Sie haben die Tariftreue nicht genannt – ein Thema, bei dem die FDP gerade wieder bremst.

Stimmt. Es geht um Rente, Industriearbeitsplätze und um gute Löhne, was ich eng mit Tariftreue verbinde. Das sind die drei Themen, die für uns in dieser Legislatur noch zentral sind.

Wie ist bei der Tariftreue die FDP zu interpretieren?

Wir erleben ja täglich, dass Dinge infrage gestellt werden. Christian Lindner sollte in den Koalitionsvertrag gucken. Da steht die Tariftreue drin und seine Unterschrift darunter, und ich kann mir nicht vorstellen, dass er vertragsbrüchig werden will.

Sie haben erneut eine bessere Performance des Kanzlers angemahnt. Was genau meinen Sie damit?

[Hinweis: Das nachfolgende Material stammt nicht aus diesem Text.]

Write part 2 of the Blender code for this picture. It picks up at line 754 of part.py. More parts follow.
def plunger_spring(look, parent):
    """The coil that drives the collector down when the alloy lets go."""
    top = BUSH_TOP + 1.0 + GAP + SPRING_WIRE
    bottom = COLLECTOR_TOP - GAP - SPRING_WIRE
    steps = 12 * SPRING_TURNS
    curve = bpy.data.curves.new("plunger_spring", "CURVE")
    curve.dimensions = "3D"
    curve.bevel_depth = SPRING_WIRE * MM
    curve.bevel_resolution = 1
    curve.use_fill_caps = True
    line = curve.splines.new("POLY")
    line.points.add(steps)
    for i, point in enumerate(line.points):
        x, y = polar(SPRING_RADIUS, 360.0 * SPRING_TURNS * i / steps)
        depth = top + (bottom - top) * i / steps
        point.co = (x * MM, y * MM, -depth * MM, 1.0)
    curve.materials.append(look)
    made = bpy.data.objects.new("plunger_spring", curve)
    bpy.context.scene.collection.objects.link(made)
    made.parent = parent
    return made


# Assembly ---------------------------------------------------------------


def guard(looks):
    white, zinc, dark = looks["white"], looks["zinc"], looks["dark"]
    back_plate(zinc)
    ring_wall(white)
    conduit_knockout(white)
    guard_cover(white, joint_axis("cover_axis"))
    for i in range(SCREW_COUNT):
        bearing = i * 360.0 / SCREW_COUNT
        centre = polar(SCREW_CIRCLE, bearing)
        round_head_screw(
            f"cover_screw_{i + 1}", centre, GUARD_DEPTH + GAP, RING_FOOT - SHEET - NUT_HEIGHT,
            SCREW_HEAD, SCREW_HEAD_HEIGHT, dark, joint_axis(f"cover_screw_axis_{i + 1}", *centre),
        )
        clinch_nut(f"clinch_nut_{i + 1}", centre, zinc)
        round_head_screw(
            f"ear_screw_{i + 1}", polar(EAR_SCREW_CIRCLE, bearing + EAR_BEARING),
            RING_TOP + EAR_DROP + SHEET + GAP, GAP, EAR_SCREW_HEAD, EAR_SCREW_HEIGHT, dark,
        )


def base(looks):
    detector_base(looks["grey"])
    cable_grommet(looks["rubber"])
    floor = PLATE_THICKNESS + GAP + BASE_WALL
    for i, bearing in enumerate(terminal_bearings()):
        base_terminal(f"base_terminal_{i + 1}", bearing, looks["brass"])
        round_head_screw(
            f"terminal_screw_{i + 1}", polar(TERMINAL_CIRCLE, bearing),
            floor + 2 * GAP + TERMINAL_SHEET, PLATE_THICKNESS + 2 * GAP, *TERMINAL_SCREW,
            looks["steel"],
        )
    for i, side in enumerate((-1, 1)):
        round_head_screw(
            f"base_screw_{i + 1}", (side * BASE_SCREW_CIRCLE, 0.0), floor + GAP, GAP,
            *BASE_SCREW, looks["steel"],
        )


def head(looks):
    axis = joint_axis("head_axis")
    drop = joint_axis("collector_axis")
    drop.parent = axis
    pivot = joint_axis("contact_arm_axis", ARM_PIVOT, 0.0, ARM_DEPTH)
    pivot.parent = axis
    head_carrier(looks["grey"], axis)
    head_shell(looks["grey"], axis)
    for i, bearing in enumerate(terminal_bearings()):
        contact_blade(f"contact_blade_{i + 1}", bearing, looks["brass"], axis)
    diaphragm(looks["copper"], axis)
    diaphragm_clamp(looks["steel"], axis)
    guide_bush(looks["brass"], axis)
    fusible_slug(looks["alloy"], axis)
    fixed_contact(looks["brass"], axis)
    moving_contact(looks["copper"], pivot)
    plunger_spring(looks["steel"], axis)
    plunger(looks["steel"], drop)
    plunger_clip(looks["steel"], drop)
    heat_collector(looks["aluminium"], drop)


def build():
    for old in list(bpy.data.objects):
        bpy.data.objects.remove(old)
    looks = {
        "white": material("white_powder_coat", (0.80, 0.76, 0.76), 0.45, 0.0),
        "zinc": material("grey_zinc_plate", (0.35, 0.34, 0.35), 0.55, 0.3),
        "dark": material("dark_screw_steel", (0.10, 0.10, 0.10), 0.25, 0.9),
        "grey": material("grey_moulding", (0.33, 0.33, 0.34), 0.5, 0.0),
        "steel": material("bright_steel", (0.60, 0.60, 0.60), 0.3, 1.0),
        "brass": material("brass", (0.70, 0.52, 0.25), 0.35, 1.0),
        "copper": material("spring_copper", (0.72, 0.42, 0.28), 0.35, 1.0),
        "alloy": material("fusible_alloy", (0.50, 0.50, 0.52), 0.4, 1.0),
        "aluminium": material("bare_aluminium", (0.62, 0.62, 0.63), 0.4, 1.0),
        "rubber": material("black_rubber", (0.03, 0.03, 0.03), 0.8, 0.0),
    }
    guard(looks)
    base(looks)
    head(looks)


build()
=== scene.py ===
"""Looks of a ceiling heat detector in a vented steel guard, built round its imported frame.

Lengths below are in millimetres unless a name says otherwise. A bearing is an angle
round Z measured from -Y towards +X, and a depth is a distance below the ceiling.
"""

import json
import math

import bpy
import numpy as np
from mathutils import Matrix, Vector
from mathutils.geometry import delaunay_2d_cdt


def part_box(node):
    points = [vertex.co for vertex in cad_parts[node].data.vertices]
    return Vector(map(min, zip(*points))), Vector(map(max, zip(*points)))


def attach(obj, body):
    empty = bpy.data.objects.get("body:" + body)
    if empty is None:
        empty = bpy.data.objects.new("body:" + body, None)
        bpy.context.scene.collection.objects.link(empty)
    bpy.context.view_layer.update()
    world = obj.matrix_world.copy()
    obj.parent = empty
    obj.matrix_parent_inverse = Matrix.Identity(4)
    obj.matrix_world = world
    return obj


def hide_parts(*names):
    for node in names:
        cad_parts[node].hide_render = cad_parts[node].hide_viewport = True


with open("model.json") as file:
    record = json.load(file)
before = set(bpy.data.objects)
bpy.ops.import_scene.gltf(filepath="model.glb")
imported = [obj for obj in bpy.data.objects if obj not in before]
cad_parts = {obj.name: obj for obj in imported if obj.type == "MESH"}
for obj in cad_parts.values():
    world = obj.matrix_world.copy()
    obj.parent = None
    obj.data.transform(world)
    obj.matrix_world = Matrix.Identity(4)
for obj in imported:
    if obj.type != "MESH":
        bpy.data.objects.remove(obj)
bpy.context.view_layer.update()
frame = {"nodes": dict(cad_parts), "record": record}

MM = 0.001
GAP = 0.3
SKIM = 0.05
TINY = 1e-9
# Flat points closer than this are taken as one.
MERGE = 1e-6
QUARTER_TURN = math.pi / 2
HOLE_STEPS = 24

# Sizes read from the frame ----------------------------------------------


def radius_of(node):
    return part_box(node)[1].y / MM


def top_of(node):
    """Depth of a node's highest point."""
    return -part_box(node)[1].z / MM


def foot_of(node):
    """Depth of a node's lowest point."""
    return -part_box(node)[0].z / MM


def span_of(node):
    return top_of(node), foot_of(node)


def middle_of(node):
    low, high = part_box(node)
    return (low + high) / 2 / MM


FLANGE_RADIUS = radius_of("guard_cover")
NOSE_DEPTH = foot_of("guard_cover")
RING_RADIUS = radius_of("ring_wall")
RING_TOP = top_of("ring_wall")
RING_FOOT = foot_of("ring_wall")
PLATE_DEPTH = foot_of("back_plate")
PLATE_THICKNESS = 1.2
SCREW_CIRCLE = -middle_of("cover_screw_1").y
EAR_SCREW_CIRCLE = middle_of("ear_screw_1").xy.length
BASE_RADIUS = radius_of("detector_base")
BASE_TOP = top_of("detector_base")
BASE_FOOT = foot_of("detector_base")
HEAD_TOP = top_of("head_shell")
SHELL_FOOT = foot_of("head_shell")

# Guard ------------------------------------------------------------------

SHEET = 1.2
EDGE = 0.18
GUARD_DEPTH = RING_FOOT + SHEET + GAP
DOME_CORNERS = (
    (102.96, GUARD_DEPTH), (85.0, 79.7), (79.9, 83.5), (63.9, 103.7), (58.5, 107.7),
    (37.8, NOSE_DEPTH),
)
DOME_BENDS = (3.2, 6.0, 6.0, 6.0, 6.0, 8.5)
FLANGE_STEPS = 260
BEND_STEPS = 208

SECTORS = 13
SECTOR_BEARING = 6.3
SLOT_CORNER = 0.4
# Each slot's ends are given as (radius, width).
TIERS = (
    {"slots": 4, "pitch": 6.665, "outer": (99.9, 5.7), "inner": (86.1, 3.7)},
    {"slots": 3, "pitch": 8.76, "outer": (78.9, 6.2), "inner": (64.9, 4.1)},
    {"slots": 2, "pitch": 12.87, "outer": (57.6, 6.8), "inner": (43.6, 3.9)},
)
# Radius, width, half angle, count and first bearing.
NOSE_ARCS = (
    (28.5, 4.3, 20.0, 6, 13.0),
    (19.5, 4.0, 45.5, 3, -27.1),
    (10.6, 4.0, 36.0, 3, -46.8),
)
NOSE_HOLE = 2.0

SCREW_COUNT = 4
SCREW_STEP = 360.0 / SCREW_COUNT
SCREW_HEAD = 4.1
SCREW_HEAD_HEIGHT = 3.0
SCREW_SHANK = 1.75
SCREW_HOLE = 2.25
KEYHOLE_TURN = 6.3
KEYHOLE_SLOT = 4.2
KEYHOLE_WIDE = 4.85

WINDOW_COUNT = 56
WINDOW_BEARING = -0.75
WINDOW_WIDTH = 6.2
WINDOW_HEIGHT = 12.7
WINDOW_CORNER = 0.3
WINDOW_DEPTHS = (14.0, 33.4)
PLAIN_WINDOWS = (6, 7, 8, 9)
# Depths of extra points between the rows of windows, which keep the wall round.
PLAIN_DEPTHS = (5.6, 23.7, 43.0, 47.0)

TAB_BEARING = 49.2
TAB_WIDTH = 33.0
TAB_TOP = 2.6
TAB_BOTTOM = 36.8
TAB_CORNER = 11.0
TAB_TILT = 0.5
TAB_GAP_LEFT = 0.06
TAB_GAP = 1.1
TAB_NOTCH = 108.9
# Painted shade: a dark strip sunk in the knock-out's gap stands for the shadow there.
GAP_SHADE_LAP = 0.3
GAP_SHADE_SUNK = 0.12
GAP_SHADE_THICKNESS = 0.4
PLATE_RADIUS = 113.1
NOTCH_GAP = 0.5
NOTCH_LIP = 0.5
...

Ich will die Bundestagswahl gewinnen. Dafür setze ich meine ganze Energie ein. Und ich erwarte, dass alle anderen das auch tun. Alle haben eine Verantwortung und müssen jetzt ackern. Das heißt, dass der Kanzler auch den Koalitionspartnern klar sagt, das Rentenpaket kommt, das Tariftreuegesetz kommt und dass er ihnen sehr klar macht: Wir haben auch den Job, Industriearbeitsplätze in diesem Land zu sichern. Da muss die SPD eine klare Haltung ausstrahlen.

Viele Umfragen lassen den Schluss zu, dass es eine Sehnsucht gibt nach mehr Autorität, nach mehr Führung gibt. Warum fällt es dem Kanzler so schwer, dem nachzukommen?

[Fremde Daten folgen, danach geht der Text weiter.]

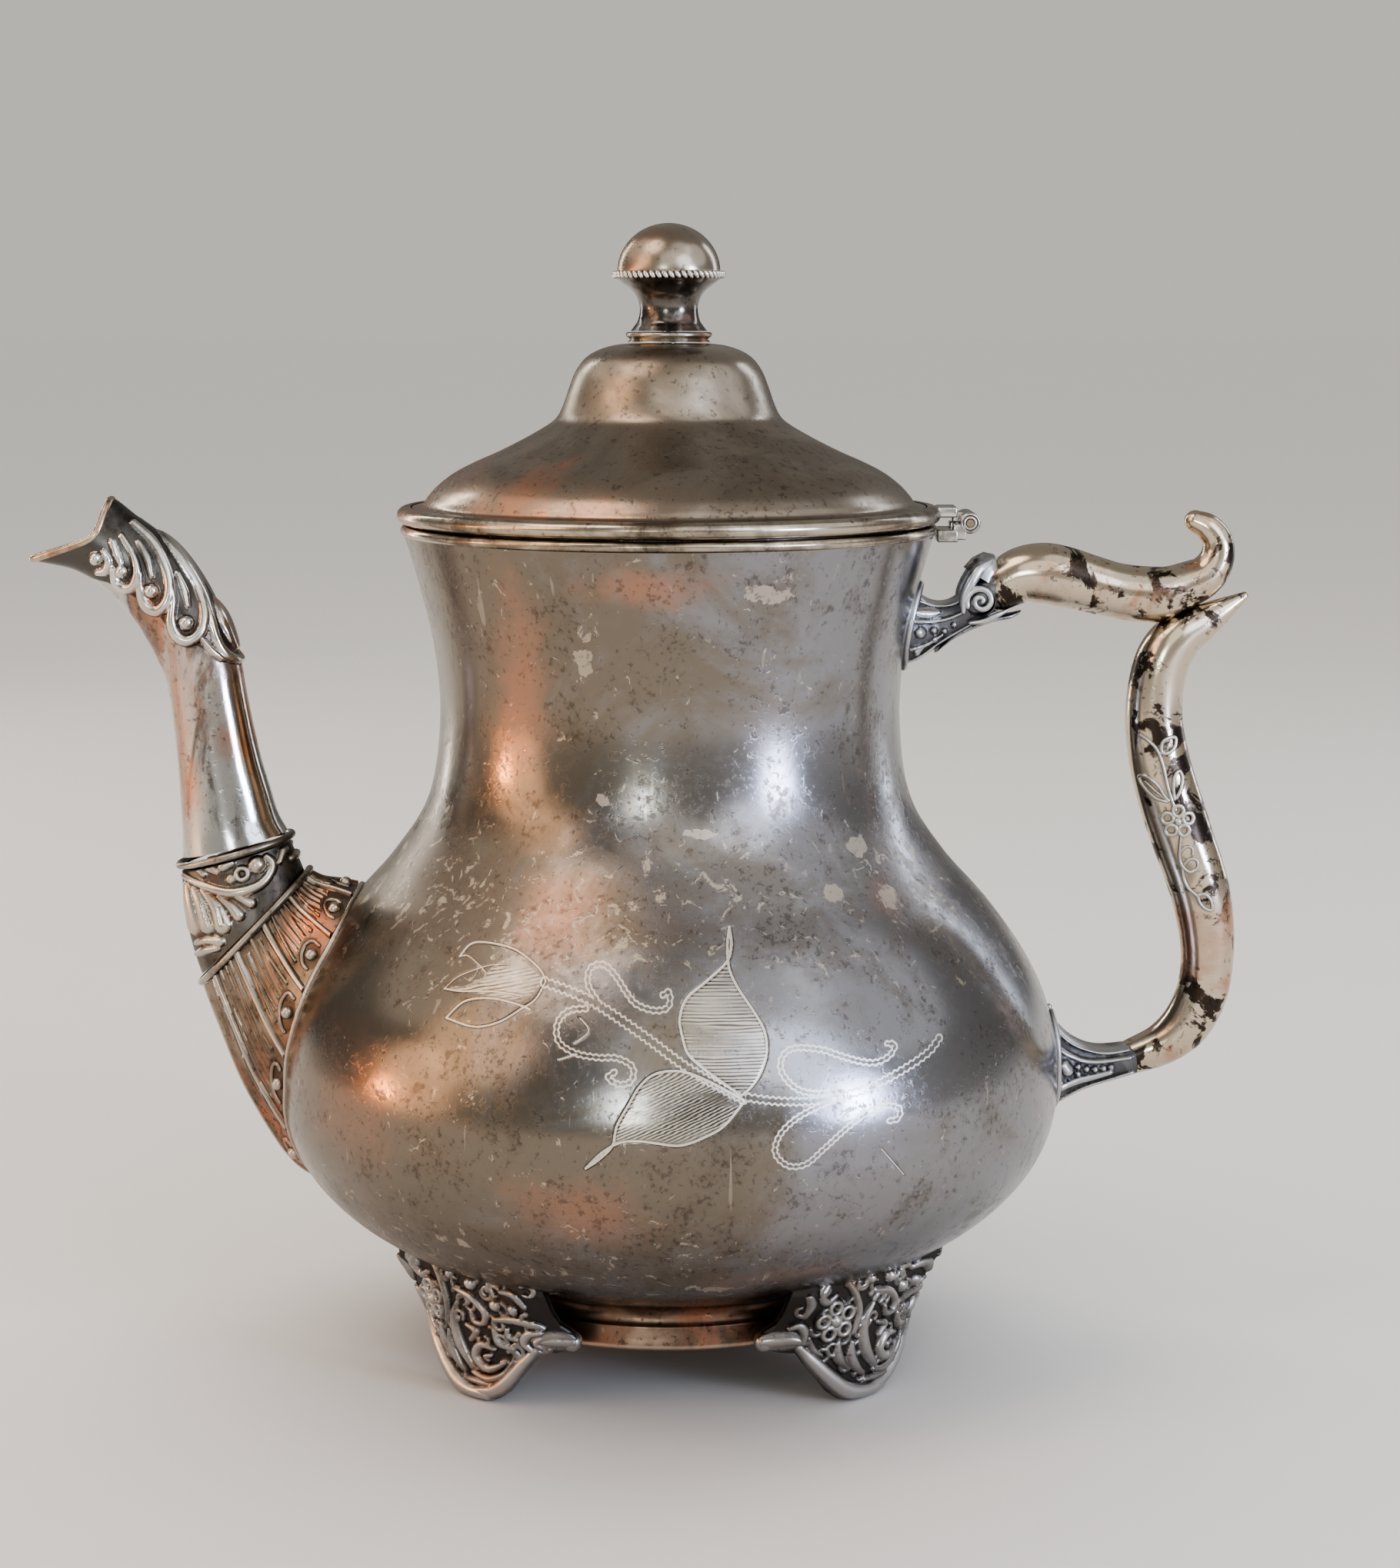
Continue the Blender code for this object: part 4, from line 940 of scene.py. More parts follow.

Der Kanzler hat in turbulenten Zeiten die Regierung erst einmal zusammenzuhalten und Fragen in der Sache zu klären. Heute müssen wir bilanzieren, dass es die Erwartung gibt, da noch erkennbarer zu sein. Gerade bei unseren Themen, für die wir auch mehrheitlich gewählt wurden und auf denen sich diese Koalition deshalb ja auch begründet: Dass die Menschen sich auf die gesetzliche Rente verlassen können, dass wir bei den Mieten was machen, dass Arbeitsplätze sicher sind, dass dieses Land zusammenhält.

Können Sie sich vorstellen, mit dieser FDP noch einmal zu koalieren?

Alle demokratischen Parteien müssen immer in der Lage sein, zu koalieren. Aber natürlich ermüden drei Jahre dieses Streits mich auch. Wobei wir ja gut gestartet sind. Und trotzdem geht es nicht um die Frage, wie ich mich fühle, sondern wie wir der Verantwortung für das Land gerecht werden.